Since the Plaintiffs/Applicants have failed to prove the first ground in the grounds set down in the celebrated case of Giella versus Cassman Brown, this Honourable Court need not venture into the other grounds. This position was upheld in the Court of Appeal case of Kenya Commercial Finance Co. Ltd versus Afraha Education Society (2001) 1 EA 86as follows:

“The sequence of granting an interlocutory injunction is firstly that an applicant must show a prima facie case with a probability of success if this discretionary remedy will inure in his favour. Secondly, that such an injunction will not normally be granted unless the applicant might otherwise suffer irreparable injury: and thirdly where the court is in doubt it will decide the application on a balance of convenience. See Giella vs. Cassman Brown and Co. Ltd 1973 EA at page 360 Letter E. These conditions are sequential so that the second condition can only be addressed if the first one is satisfied and when the court is in doubt then the third condition can be addressed.”

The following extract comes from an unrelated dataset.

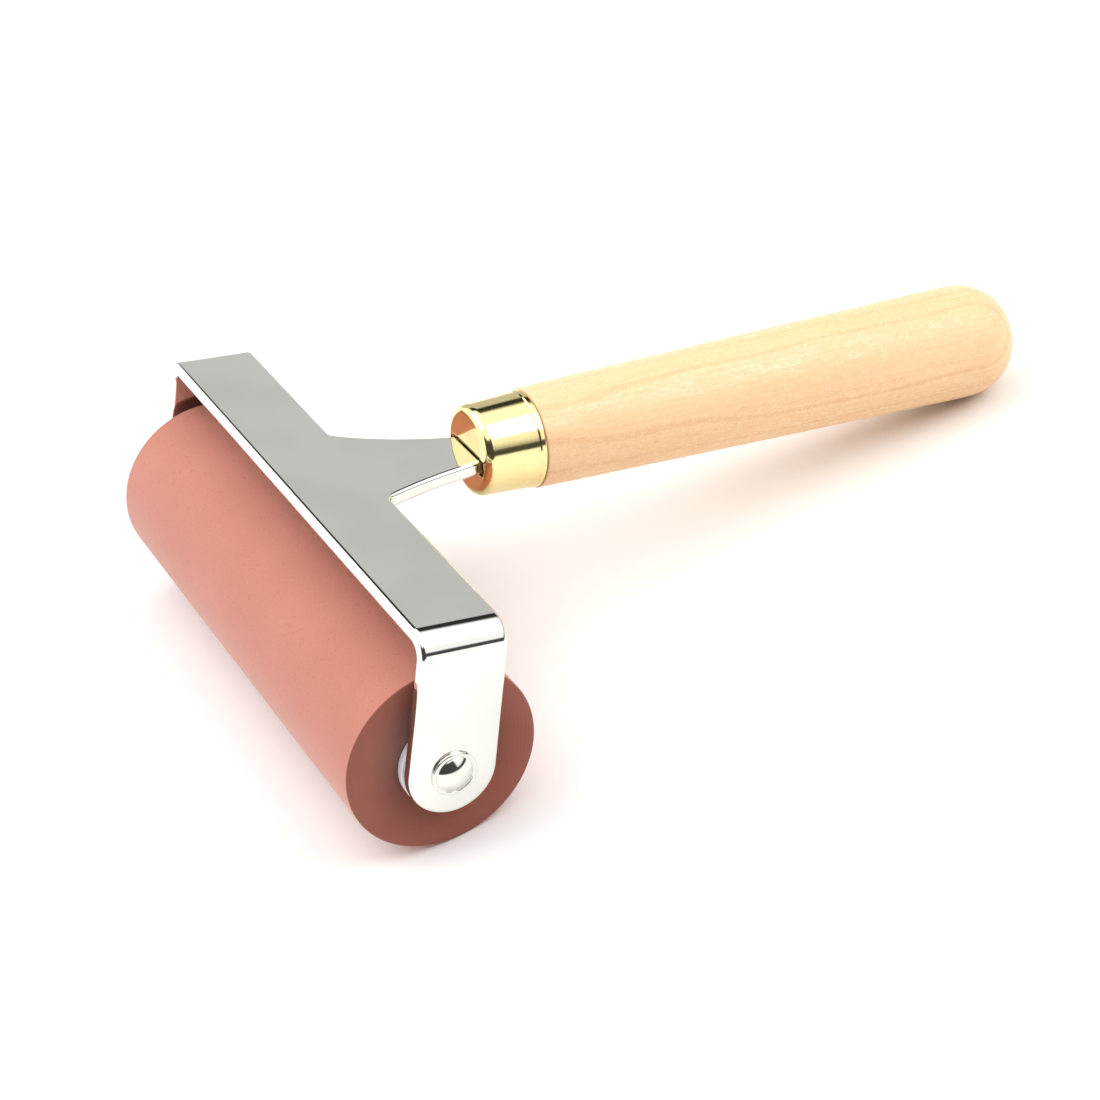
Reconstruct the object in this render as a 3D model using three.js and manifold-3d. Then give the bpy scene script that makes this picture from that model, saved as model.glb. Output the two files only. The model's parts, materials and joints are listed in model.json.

Also, in the case of Nguruman Ltd versus Jan Bonde Nielsen (2014) eKLR, the Court of Appeal had this to say:

“If prima facie case is not established, then irreparable injury and balance of convenience need no consideration.”

The prayer for a mandatory injunction is also declined on the basis of the reasoning given above. In light of the foregoing, I hereby dismiss this Application with costs to the 1st to 3rd Defendants.

DATED AND SIGNED AT NAIROBI BY LADY JUSTICE MARY M. GITUMBI THIS 19TH DAY OF JUNE 2018

MARY M. GITUMBI

JUDGE

DELIVERED BY HON. JUSTICE BERNARD EBOSO ON THIS 21ST  DAY OF JUNE 2018.